Id, at 755.  One other finding – a boomerang effect – also warrants mention.  When asked to rank “lawyers” on theatrics, the highest rating went to those in Quadrant IV, the greatest distance from jurors.  Id., at 757-758.

Back to Attorney Coffey and her analysis and motion.  Coffey writes of studies on eye contact, audibility and body [non-verbal] language and how access to each increases communication and a sense of affiliation.  For Coffey, the distance from the jury also impacts juror perception of the defendant/accused because “[s]pace proximity is necessary for the decoding of emotional messages sent by body language.”  THE BIAS BOOK, 113.  So distance goes well beyond the simple and pernicious belief that ‘they put the defendant away from us [the jurors] for our own safety.’  The flip side is the inability to get to know/feel the accused as a person.

Coffey’s pleading – a MOTION TO SEAT DEFENDANT AT COUNSEL TABLE NEAREST TO THE JURY –  focuses primarily if not exclusively on the issue of juror perception [actually, non- or mis-perception] of the accused.  Remedying that impact is certainly within the power of a trial judge, either as a matter of Due Process or pursuant to Rule 611, Fed.R.Evid.

But this BRAIN LESSON article is not to voice an opinion on courtroom seating.  What are the lessons we as advocacy teachers need to take from this?  I suggest there are several:

  • Courtroom location is generally not static and “quadrant” restricted.
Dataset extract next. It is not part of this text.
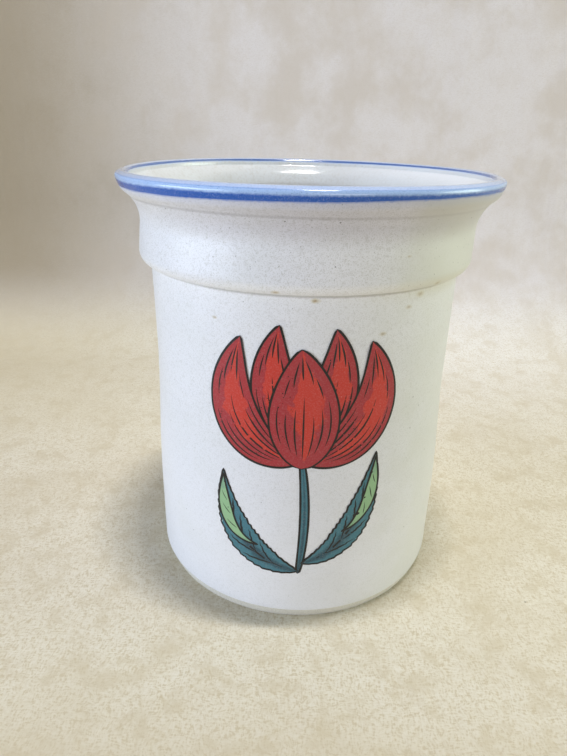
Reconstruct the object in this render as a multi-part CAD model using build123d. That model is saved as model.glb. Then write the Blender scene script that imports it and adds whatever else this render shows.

So the natural advantage of prosecutor/plaintiff table location can be offset, at least somewhat, by deliberate movement by defense counsel.
  • If distance generates a perception of “theatrics,” then we must train our students and ourselves to understand how they are perceived when they try and make up for their location.
  • Conversely, when you have the advantage of better seating [location, location, location], be aware of its power and make the most of it.
  • Finally, as we prepare students for real-world lawyering, teaching the impact distance has on a jury’s perception of one’s client is essential.

“Proxemics” – perhaps a new/needed phrase for our advocacy training.